▼▼▼

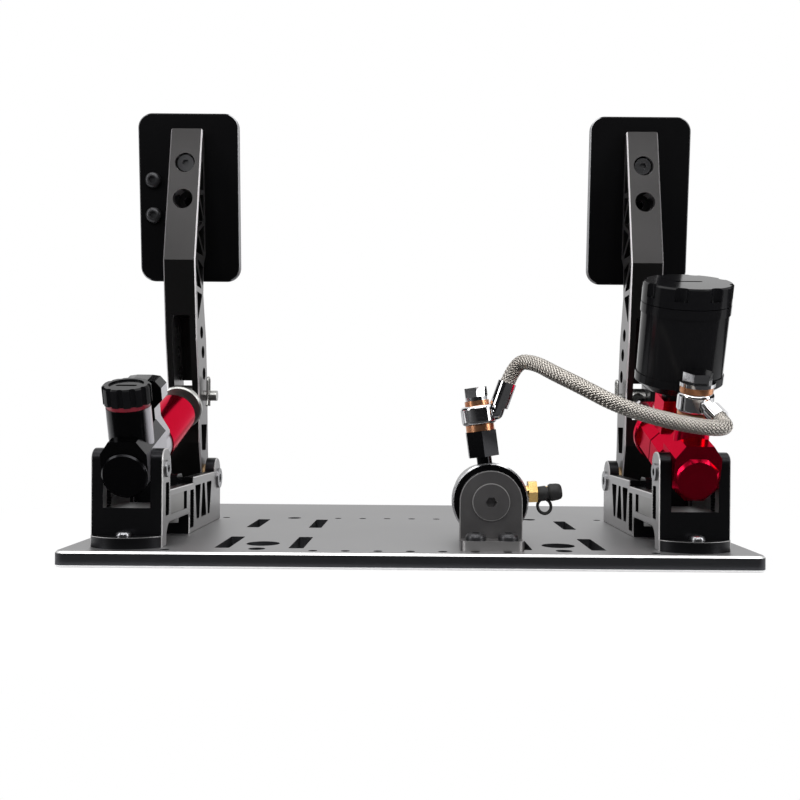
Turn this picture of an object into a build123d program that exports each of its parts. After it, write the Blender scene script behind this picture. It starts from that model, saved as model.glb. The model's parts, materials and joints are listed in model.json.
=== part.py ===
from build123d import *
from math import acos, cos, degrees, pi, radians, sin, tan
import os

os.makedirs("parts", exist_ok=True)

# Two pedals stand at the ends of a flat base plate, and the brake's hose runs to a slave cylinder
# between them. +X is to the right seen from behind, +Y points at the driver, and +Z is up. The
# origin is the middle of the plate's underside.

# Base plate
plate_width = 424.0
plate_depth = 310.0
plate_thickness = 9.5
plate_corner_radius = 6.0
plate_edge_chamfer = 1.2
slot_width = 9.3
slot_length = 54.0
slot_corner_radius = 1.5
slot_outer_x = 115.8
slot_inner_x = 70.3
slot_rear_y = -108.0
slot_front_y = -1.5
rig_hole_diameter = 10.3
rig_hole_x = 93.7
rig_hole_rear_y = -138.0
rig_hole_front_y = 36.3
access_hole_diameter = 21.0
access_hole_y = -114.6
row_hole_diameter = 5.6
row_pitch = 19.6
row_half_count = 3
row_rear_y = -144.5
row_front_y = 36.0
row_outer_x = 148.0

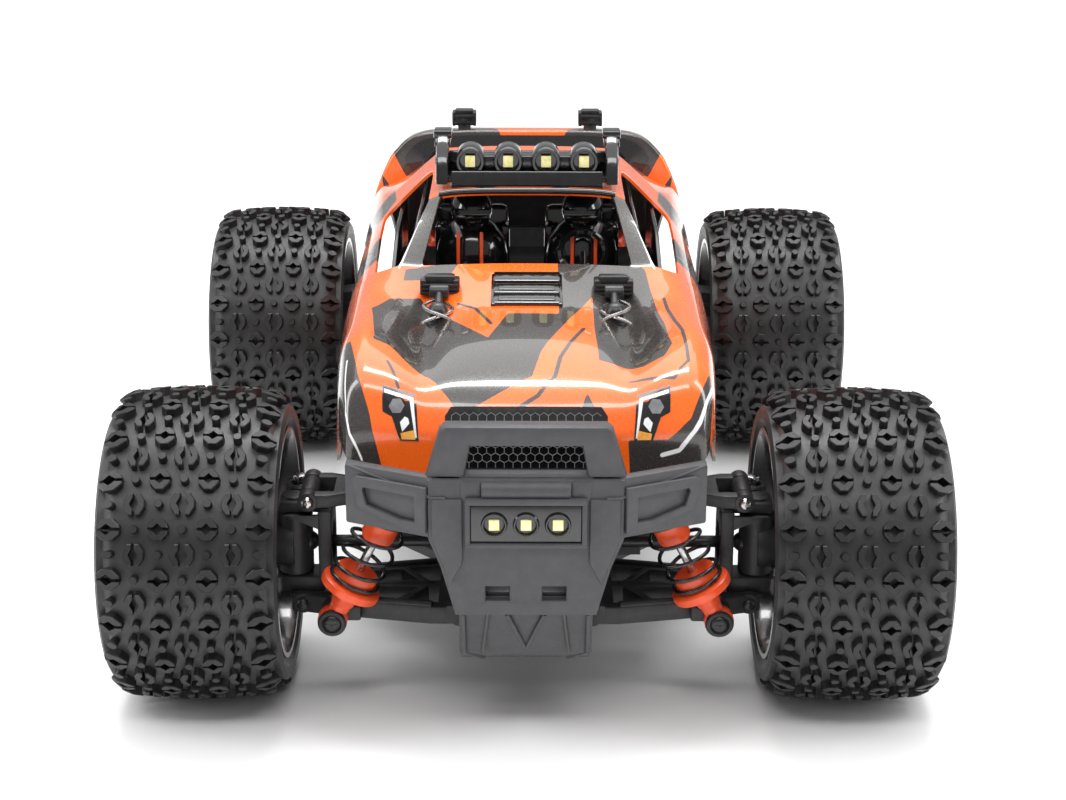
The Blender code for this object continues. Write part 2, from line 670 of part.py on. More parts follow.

▲▲▲

Problem.
Check each line of the entries for the string "Blender". Copy the lines that have it.

Answer to this problem.
Turn this picture of an object into a build123d program that exports each of its parts. After it, write the Blender scene script behind this picture. It starts from that model, saved as model.glb. The model's parts, materials and joints are listed in model.json.
The Blender code for this object continues. Write part 2, from line 670 of part.py on. More parts follow.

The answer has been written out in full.